**Source data**
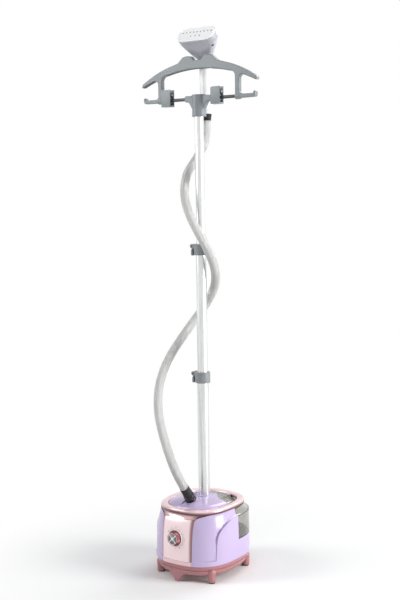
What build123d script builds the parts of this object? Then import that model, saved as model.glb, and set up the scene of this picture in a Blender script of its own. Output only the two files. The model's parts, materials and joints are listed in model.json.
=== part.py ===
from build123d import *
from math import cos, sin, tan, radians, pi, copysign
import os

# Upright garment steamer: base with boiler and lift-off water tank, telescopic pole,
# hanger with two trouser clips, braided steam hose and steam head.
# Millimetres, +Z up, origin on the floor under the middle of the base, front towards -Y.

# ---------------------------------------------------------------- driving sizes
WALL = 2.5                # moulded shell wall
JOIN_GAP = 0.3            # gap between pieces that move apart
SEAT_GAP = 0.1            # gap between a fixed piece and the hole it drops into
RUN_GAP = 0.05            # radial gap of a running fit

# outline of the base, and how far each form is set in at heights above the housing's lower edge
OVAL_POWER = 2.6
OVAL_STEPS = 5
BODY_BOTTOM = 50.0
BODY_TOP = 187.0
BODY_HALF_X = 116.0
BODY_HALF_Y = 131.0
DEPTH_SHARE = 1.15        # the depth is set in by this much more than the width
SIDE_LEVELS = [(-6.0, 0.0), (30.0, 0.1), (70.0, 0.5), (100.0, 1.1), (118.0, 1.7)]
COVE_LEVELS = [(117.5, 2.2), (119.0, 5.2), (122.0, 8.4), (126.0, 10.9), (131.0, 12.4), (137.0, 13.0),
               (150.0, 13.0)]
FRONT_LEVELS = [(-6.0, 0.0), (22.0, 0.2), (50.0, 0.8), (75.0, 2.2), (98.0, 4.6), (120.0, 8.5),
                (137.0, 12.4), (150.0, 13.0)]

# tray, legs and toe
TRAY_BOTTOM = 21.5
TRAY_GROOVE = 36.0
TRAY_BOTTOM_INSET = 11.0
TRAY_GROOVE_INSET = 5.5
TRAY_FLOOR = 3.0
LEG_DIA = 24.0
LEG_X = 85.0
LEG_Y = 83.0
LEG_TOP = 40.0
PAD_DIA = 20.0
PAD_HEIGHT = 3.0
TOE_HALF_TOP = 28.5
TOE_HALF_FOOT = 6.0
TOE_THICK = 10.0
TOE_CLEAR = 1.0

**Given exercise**
Return, please, the lines of the data from the first through the line containing "RUN_GAP = 0.05", both kept, exactly as they stand and nothing more.

**Complete answer**
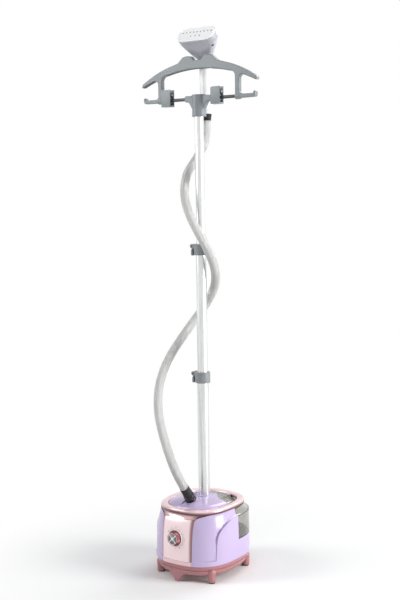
What build123d script builds the parts of this object? Then import that model, saved as model.glb, and set up the scene of this picture in a Blender script of its own. Output only the two files. The model's parts, materials and joints are listed in model.json.
=== part.py ===
from build123d import *
from math import cos, sin, tan, radians, pi, copysign
import os

# Upright garment steamer: base with boiler and lift-off water tank, telescopic pole,
# hanger with two trouser clips, braided steam hose and steam head.
# Millimetres, +Z up, origin on the floor under the middle of the base, front towards -Y.

# ---------------------------------------------------------------- driving sizes
WALL = 2.5                # moulded shell wall
JOIN_GAP = 0.3            # gap between pieces that move apart
SEAT_GAP = 0.1            # gap between a fixed piece and the hole it drops into
RUN_GAP = 0.05            # radial gap of a running fit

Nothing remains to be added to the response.